▶ [THE PROBLEM] Every line from the first one to the line containing "kinds of mask" should be echoed exactly; leave out the rest.

▶ [DATA SECTION]
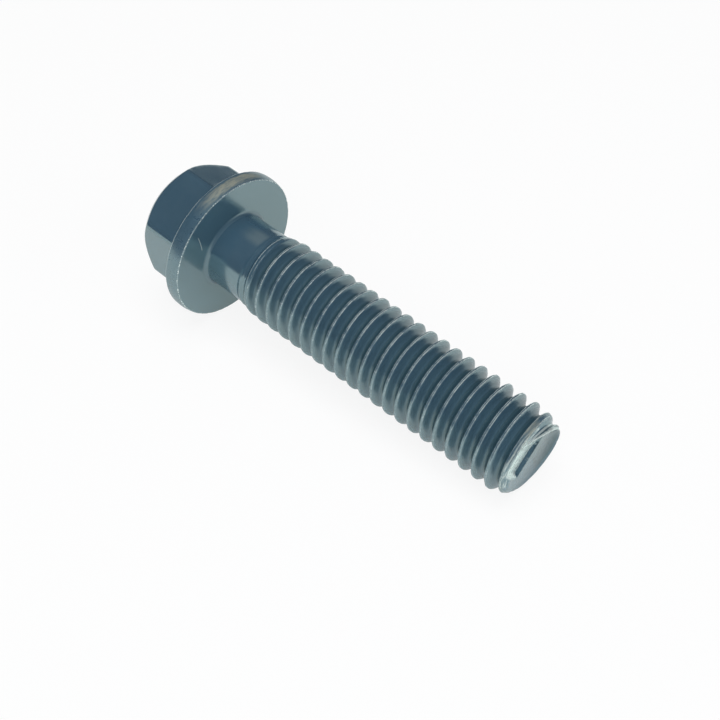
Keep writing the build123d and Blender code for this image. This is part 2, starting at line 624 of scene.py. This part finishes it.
# %% The bolt's own coordinates inside the material
black_oxide.use_nodes = True
shader_tree = black_oxide.node_tree
shader_tree.nodes.clear()
paint = Wire(shader_tree)
object_place = paint.node("ShaderNodeTexCoord", output="Object")
upright = paint.node(
    "ShaderNodeMapping",
    {"vector_type": "TEXTURE"},
    {
        "Vector": object_place,
        "Location": tuple(face_centre),
        "Rotation": (0, lay_turn, 0),
        "Scale": (0.001, 0.001, 0.001),
    },
)
split = paint.node("ShaderNodeSeparateXYZ", inputs={0: upright})
x, y, z = [Wire(shader_tree, split.socket.node.outputs[i]) for i in range(3)]
off_axis = (x * x + y * y).math("SQRT")
worn = paint.node("ShaderNodeAttribute", {"attribute_name": "edge_wear"}, output="Fac")


def speckle(scale, detail=4.0, rough=0.6, vector=upright):
    """A noise pattern from 0 to 1, with its scale in 1/mm."""
    values = {"Vector": vector, "Scale": scale, "Detail": detail, "Roughness": rough}
    return paint.node("ShaderNodeTexNoise", inputs=values)


# %% Ways to say where something is
turn_at = y.math("ARCTAN2", x) / math.tau
to_end = length - z


def between(value, first, full, still, last):
    """0 up to first, 1 from full to still, and 0 again from last."""
    return value.step(first, full) * (1 - value.step(still, last))


def near_turn(middle, full, gone):
    """1 at this turn round the bolt and 0 away from it, where a whole turn is 1."""
    return 1 - (turn_at - middle).math("WRAP", 0.5, -0.5).math("ABSOLUTE").step(full, gone)


def line_at(distance, half_width):
    """A thin line where the distance is zero."""
    return 1 - distance.math("ABSOLUTE").step(half_width * 0.5, half_width * 1.3)


print("three kinds of mask are ready")

# %% Places on the head and the neck
on_rim = off_axis.step(5.15, 5.25) * between(z, -rim_height - 0.1, -rim_height, -0.05, 0.05)
rim_back_line = line_at(z + rim_height - 0.015, 0.03) * off_axis.step(5.2, 5.25)
rim_front_line = line_at(z + 0.03, 0.035) * off_axis.step(5.15, 5.2)
on_bearing = (1 - z.math("ABSOLUTE").step(0.02, 0.08)) * off_axis.step(neck_radius + 0.1, neck_radius + 0.4)
foot_edge = neck_radius + foot_rounding
foot = between(off_axis, neck_radius + 0.01, neck_radius + 0.04, foot_edge - 0.2, foot_edge)
foot = foot * between(z, -0.02, 0.0, 0.3, 0.4)
neck_place = between(z, 0.8, 2.4, 2.7, 3.0) * (1 - off_axis.step(neck_radius + 0.05, neck_radius + 0.1))
print("rim, bearing face, foot and neck are marked")

# %% Places on the thread
# The lips of the crest: how far a point is from the middle of the nearest crest, along the bolt.
phase = (z - first_crest) / pitch - turn_at
towards_point = (phase - phase.math("ROUND")) * pitch
from_middle = towards_point.math("ABSOLUTE")
past_neck = z - neck_length
climbing = neck_radius + past_neck * ((crest_radius - neck_radius) / runout_length)
cut_radius = (crest_radius - (z - taper_start) * math.tan(taper_angle)).least(crest_radius, climbing)
proud = off_axis - cut_radius
lip_place = crest_flat / 2 - 0.01 + (crest_radius - cut_radius) * math.tan(flank_angle)
on_crest = proud.step(-0.12, -0.07) * past_neck.step(0.1, 0.3)
unrolled_lip = towards_point.step(0.0, 0.03) * (1 - past_neck.step(1.15, 1.35))
lips = line_at(from_middle - lip_place, 0.022) * on_crest * (1 - unrolled_lip)
off_root = off_axis - root_radius
in_groove = (1 - off_root.step(0.1, 0.45)) * past_neck.step(0.3, 1.2)
deep = (1 - off_root.step(0.12, 0.46)) * past_neck.step(0.5, 1.3) * to_end.step(0.6, 0.8)
on_thread = past_neck.step(0.5, 1.0) * to_end.step(0.6, 0.8)
print("crests and grooves are marked")

# %% Places on the sheared end
beyond = past_step(x, y)
beside = beside_step(x, y)
off_rim = off_axis - end_rim_radius
cut_flat = between(to_end, 0.35, 0.45, 1.0, 1.5) * proud.step(-0.09, -0.04)
last_lip = line_at(from_middle - lip_place - 0.03, 0.07) * on_crest * (1 - to_end.step(0.7, 0.8))
ledge = beyond.step(step_width, step_width + 0.03) * between(beside, -1.7, -1.0, 1.15, 1.45)
ledge = ledge * (1 - to_end.step(0.59, 0.62)) * (1 - off_rim.step(0.16, 0.26))
torn = between(off_rim, 0.06, 0.12, 0.34, 0.44) * (1 - to_end.step(0.68, 0.78)) * beyond.step(0.6, 0.8)
end_face = (1 - to_end.step(0.55, 0.6)) * (1 - off_rim.step(-0.04, 0.0))
# A painted highlight along part of the end's rim.
point_rim_highlight = line_at(off_rim, 0.05) * (1 - to_end.step(0.4, 0.5)) * near_turn(0.43, 0.1, 0.16)
print("step, ledge and rim of the end are marked")

# %% A hair scratch on the bearing face
# It is part of a circle through three points, each given as radius and angle.
radii, degrees = np.array([(4.44, -132.9), (3.88, -127.7), (3.45, -120.9)]).T
scratch = np.stack([radii * np.cos(np.radians(degrees)), radii * np.sin(np.radians(degrees))], axis=1)
chords = scratch[1:] - scratch[0]
bow_centre = np.linalg.solve(2 * chords, (scratch[1:] ** 2).sum(1) - (scratch[0] ** 2).sum())
bow_radius = float(np.linalg.norm(scratch[0] - bow_centre))


def distance_to(point):
    """How far each place is from a point of the plane across the bolt."""
    across_x, across_y = x - float(point[0]), y - float(point[1])
    return (across_x * across_x + across_y * across_y).math("SQRT")


scratch_line = line_at(distance_to(bow_centre) - bow_radius, 0.03) * on_bearing
scratch_line = scratch_line * (1 - distance_to(scratch[1]).step(0.5, 0.75))
print("scratch radius, in mm:", round(bow_radius, 2))

# %% Patterns
def stretched(around, along, outwards):
    """A place whose three numbers count turns round the bolt, height and distance from its axis,
    each at its own rate."""
    rates = {0: turn_at * around, 1: z * along, 2: off_axis * outwards}
    return paint.node("ShaderNodeCombineXYZ", inputs=rates)


cloud = speckle(0.45, 3.0)
patch = speckle(2.2, 6.0, 0.7)
grain = speckle(16.0, 3.0)
glitter = speckle(9.0, 2.0).step(0.54, 0.62)
streak = speckle(1.0, 5.0, 0.7, stretched(60.0, 9.0, 1.0))
dragged = speckle(1.0, 3.0, 0.6, stretched(20.0, 12.0, 8.0)).step(0.42, 0.68)
print("six patterns are ready")

# %% Where the oxide has worn, and where highlights are painted
# Highlights are painted on one side of the bolt, over its wear: on the lips of its crests, in a lighter
# patch on its neck and in a warm patch on its rim.
highlight_side = near_turn(0.48, 0.02, 0.2)
worn_edge = (worn * (0.4 + patch)).step(0.75, 1.25) * 0.5
# Worn lips of the crests, with a painted highlight that is strongest on one side of the bolt.
lip_wear_and_highlight = lips * (patch.step(0.35, 0.65) * 0.7 + glitter * 0.5 + 0.15) * (highlight_side * 1.05 + 0.22)
lip_wear_and_highlight = lip_wear_and_highlight * (1 + (5.4 - z).step(0.0, 0.8) * 0.6)
rim_wear = (rim_back_line * (0.35 + patch * 0.5)).most(rim_front_line * (0.15 + glitter * 0.85))
# At the end: a painted highlight along part of the rim, the ledge painted bare-steel bright as a painted
# reflection, and worn metal on the last lip and the torn edge.
end_wear_and_highlight = (point_rim_highlight * 0.8).most(ledge * 0.95, last_lip * dragged * 0.75, torn * dragged * 0.8)
# Bare steel where worn, together with the painted highlights on the lips and the end.
bare_and_highlight = worn_edge.most(lip_wear_and_highlight, rim_wear, end_wear_and_highlight, scratch_line * 0.5).least(1.0)
# A painted reflection: a lighter patch on one side of the neck.
painted_neck_highlight = near_turn(0.507, 0.015, 0.05) * neck_place
# Worn metal on the rim, with a painted warm highlight on one side.
rim_highlight = on_rim * near_turn(0.489, 0.03, 0.11) * between(z, -0.95, -0.7, -0.35, -0.05)
# A painted warm highlight on the cut flat near the point, on the same side as the others.
cut_flat_highlight = cut_flat * near_turn(-0.484, 0.01, 0.06) * (0.3 + dragged * 0.7)
# The warm colour holds worn metal and the painted warm highlights.
warm_wear_and_highlight = (rim_highlight * streak.step(0.3, 0.62)).most(cut_flat_highlight, cut_flat * dragged * 0.3)
print("wear is marked")

# %% Colour, roughness and metal
oxide_dark = (0.045, 0.092, 0.138, 1)
oxide_light = (0.052, 0.101, 0.147, 1)
# Painted fill light: a lighter oxide for the grooves and the bearing face, where shade falls.
oxide_painted_fill = (0.056, 0.110, 0.154, 1)
# Painted shade: a darker oxide for the roots and the flanks that face the head.
groove_shade_colour = (0.032, 0.068, 0.092, 1)
# Painted reflection: a lighter colour for a patch on the neck.
neck_highlight_colour = (0.105, 0.155, 0.185, 1)
# Bare steel where the oxide has worn, also used for painted highlights.
bare_steel_and_highlight = (0.80, 0.88, 0.85, 1)
# Warm worn steel, also used for painted warm highlights on the rim and the cut flat.
warm_steel_and_highlight = (0.40, 0.41, 0.34, 1)

# Painted shade in the roots and on the flanks that face the head.
painted_groove_shade = (1 - towards_point.step(-0.07, -0.02)).most(from_middle.step(0.38, 0.46)) * in_groove
body = cloud.step(0.35, 0.7).mix(oxide_dark, oxide_light)
# Painted fill light: the oxide is lighter in the grooves and on the bearing face, where shade falls.
body = in_groove.most(on_bearing * 0.7).mix(body, oxide_painted_fill)
# Painted shade darkens the roots and the head-facing flanks.
body = painted_groove_shade.mix(body, groove_shade_colour)
# Painted reflection: a lighter patch on one side of the neck.
body = (painted_neck_highlight * (0.5 + patch)).least(1.0).mix(body, neck_highlight_colour)
colour = bare_and_highlight.mix(body, bare_steel_and_highlight)
colour = warm_wear_and_highlight.mix(colour, warm_steel_and_highlight)
metal = (bare_and_highlight * 0.5).most(warm_wear_and_highlight * 0.35)
roughness = 0.10 + patch * 0.08 + grain * 0.04 + on_thread * 0.07 + on_rim * 0.12
roughness = (roughness + bare_and_highlight * 0.12 + warm_wear_and_highlight * 0.25).least(0.75)
print("colour nodes so far:", len(shader_tree.nodes))

# %% Relief too fine for the mesh
relief = grain * 0.25 + patch * 0.35 + on_rim * streak * 1.4 + cut_flat * grain * 2.0 - scratch_line * 1.5
bumped = paint.node("ShaderNodeBump", inputs={"Strength": 0.35, "Distance": 0.000012, "Height": relief})
skin_shader = paint.node(
    "ShaderNodeBsdfPrincipled",
    inputs={
        "Base Color": colour,
        "Metallic": metal,
        "Roughness": roughness,
        "Normal": bumped,
        "IOR": 2.75,
        "Specular Tint": (0.74, 0.97, 0.92, 1),
    },
)

# A dull film stays where nothing rubs: in the grooves, at the neck's foot and on most of the end.
dull_shader = paint.node(
    "ShaderNodeBsdfPrincipled",
    inputs={
        "Base Color": body,
        "Roughness": 0.34,
        "Normal": bumped,
        "IOR": 1.9,
        "Specular Tint": (0.78, 1.0, 0.92, 1),
    },
)
dull = (deep * 0.8).most(end_face * (1 - beyond.step(-2.2, -0.2)) * 0.85, foot * 0.55)
both_shaders = paint.node("ShaderNodeMixShader", inputs={0: dull, 1: skin_shader, 2: dull_shader})
surface = shader_tree.nodes.new("ShaderNodeOutputMaterial")
shader_tree.links.new(both_shaders.socket, surface.inputs["Surface"])
print("material nodes:", len(shader_tree.nodes))

# %% Put the bolt in the scene
bolt = bpy.data.objects.new("bolt", bolt_mesh)
bpy.context.collection.objects.link(bolt)
bolt_mesh.materials.clear()
bolt_mesh.materials.append(black_oxide)
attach(bolt, "root")
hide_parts("flange_bolt")
print("bolt triangles:", sum(len(p.vertices) - 2 for p in bolt_mesh.polygons))

# %% [markdown]
# ## Studio
#
# Glossy metal is mostly a picture of what is round it. A white sheet lies under the bolt, the room
# above is dim, and four soft lamps light the bolt without showing in it. The sheet has to look
# white and still keep a soft shadow, so most of its brightness is its own colour for camera,
# glossy and transmission rays, and the rest is lit by the lamps.

# %% The white sheet
bpy.ops.mesh.primitive_plane_add(size=4)
sheet = bpy.context.object
sheet.name = "white_sheet"
paper = bpy.data.materials.new("white_paper")
paper.use_nodes = True
paper.node_tree.nodes.clear()
paper_wire = Wire(paper.node_tree)
path = paper_wire.node("ShaderNodeLightPath")
rays = {out.name: Wire(paper.node_tree, out) for out in path.socket.node.outputs}
mirrored = rays["Is Glossy Ray"].most(rays["Is Transmission Ray"]) * 0.6
sheet_place = paper_wire.node("ShaderNodeTexCoord", output="Object")
from_bolt = paper_wire.node("ShaderNodeVectorMath", {"operation": "LENGTH"}, {0: sheet_place}, "Value")
far_off = from_bolt.step(0.06, 0.25)
seen = (rays["Is Camera Ray"] * (0.88 + far_off * 0.12)).most(mirrored)
lit = paper_wire.node("ShaderNodeBsdfDiffuse", inputs={"Color": (0.94, 0.94, 0.94, 1)})
own = paper_wire.node("ShaderNodeEmission", inputs={"Color": (1, 1, 1, 1), "Strength": 1.0})
both = paper_wire.node("ShaderNodeMixShader", inputs={0: seen, 1: lit, 2: own})
paper_out = paper.node_tree.nodes.new("ShaderNodeOutputMaterial")
paper.node_tree.links.new(both.socket, paper_out.inputs["Surface"])
sheet.data.materials.append(paper)
print("white sheet laid")

# %% The dim room
room = bpy.data.worlds.new("room")
bpy.context.scene.world = room
room.use_nodes = True
room.node_tree.nodes.clear()
air = Wire(room.node_tree)
path = air.node("ShaderNodeLightPath")
rays = {out.name: Wire(room.node_tree, out) for out in path.socket.node.outputs}
direction = air.node("ShaderNodeTexCoord", output="Generated")
up = Wire(room.node_tree, air.node("ShaderNodeSeparateXYZ", inputs={0: direction}).socket.node.outputs[2])
low_band = 1 - up.step(0.0, 0.02)
backdrop = rays["Is Camera Ray"].most(rays["Is Glossy Ray"].most(rays["Is Transmission Ray"]) * low_band)
dim = up.step(0.0, 0.9).mix((0.06, 0.07, 0.08, 1), (0.07, 0.085, 0.10, 1))
ceiling = air.node("ShaderNodeBackground", inputs={"Color": dim, "Strength": 1.0})
white = air.node("ShaderNodeBackground", inputs={"Color": (1, 1, 1, 1), "Strength": 1.0})
around = air.node("ShaderNodeMixShader", inputs={0: backdrop, 1: ceiling, 2: white})
room_out = room.node_tree.nodes.new("ShaderNodeOutputWorld")
room.node_tree.links.new(around.socket, room_out.inputs["Surface"])
print("room ready")

# %% Soft lamps
def softbox(name, direction, distance, size, share, colour=(1, 1, 1)):
    """A disk lamp that looks at the bolt and isn't mirrored in it. Its share is the part of the
    plain light level that it gives, from which its power follows."""
    lamp = bpy.data.lights.new(name, "AREA")
    lamp.shape = "DISK"
    lamp.size = size
    lamp.energy = share * math.pi**2 * distance**2
    lamp.color = colour
    holder = bpy.data.objects.new(name, lamp)
    bpy.context.collection.objects.link(holder)
    towards = Vector(direction).normalized()
    holder.location = towards * distance
    holder.rotation_mode = "QUATERNION"
    holder.rotation_quaternion = towards.to_track_quat("Z", "Y")
    holder.visible_glossy = False
    holder.visible_camera = False


softbox("overhead", (0.1, -0.1, 1), 0.35, 0.3, 0.72)
softbox("front", (0.35, -0.75, 0.55), 0.4, 0.3, 0.32)
softbox("point", (0.9, 0.1, 0.35), 0.4, 0.3, 0.22)
softbox("window", (-0.47, 0.585, 0.66), 0.3, 0.22, 0.04, (1.0, 0.97, 0.92))
print("four soft lamps")

# %% [markdown]
# ## Camera
#
# A short telephoto lens looks down at 45 degrees from a hand's breadth away, so the near end of
# the bolt is a little larger than the head.

# %% Camera
from_bearing_face = Vector((0.046486, -0.039388, 0.049340))
view_direction = Vector((-0.47118, 0.52920, -0.70564))
camera_data = bpy.data.cameras.new("camera")
camera_data.lens = 56.895
camera_data.sensor_width = 36
camera_data.clip_start = 0.002
camera = bpy.data.objects.new("camera", camera_data)
bpy.context.collection.objects.link(camera)
camera.location = face_centre + from_bearing_face
camera.rotation_mode = "QUATERNION"
camera.rotation_quaternion = view_direction.to_track_quat("-Z", "Y")
bpy.context.scene.camera = camera
bpy.context.scene.view_settings.view_transform = "Standard"
print("camera at", [round(c, 4) for c in camera.location])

▶ [ANSWER TO THE PROBLEM]
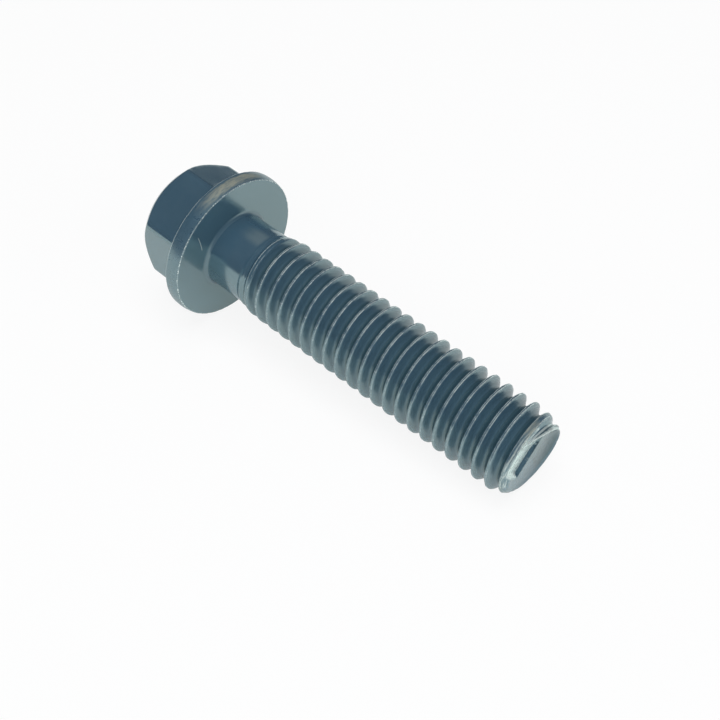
Keep writing the build123d and Blender code for this image. This is part 2, starting at line 624 of scene.py. This part finishes it.
# %% The bolt's own coordinates inside the material
black_oxide.use_nodes = True
shader_tree = black_oxide.node_tree
shader_tree.nodes.clear()
paint = Wire(shader_tree)
object_place = paint.node("ShaderNodeTexCoord", output="Object")
upright = paint.node(
    "ShaderNodeMapping",
    {"vector_type": "TEXTURE"},
    {
        "Vector": object_place,
        "Location": tuple(face_centre),
        "Rotation": (0, lay_turn, 0),
        "Scale": (0.001, 0.001, 0.001),
    },
)
split = paint.node("ShaderNodeSeparateXYZ", inputs={0: upright})
x, y, z = [Wire(shader_tree, split.socket.node.outputs[i]) for i in range(3)]
off_axis = (x * x + y * y).math("SQRT")
worn = paint.node("ShaderNodeAttribute", {"attribute_name": "edge_wear"}, output="Fac")


def speckle(scale, detail=4.0, rough=0.6, vector=upright):
    """A noise pattern from 0 to 1, with its scale in 1/mm."""
    values = {"Vector": vector, "Scale": scale, "Detail": detail, "Roughness": rough}
    return paint.node("ShaderNodeTexNoise", inputs=values)


# %% Ways to say where something is
turn_at = y.math("ARCTAN2", x) / math.tau
to_end = length - z


def between(value, first, full, still, last):
    """0 up to first, 1 from full to still, and 0 again from last."""
    return value.step(first, full) * (1 - value.step(still, last))


def near_turn(middle, full, gone):
    """1 at this turn round the bolt and 0 away from it, where a whole turn is 1."""
    return 1 - (turn_at - middle).math("WRAP", 0.5, -0.5).math("ABSOLUTE").step(full, gone)


def line_at(distance, half_width):
    """A thin line where the distance is zero."""
    return 1 - distance.math("ABSOLUTE").step(half_width * 0.5, half_width * 1.3)


print("three kinds of mask are ready")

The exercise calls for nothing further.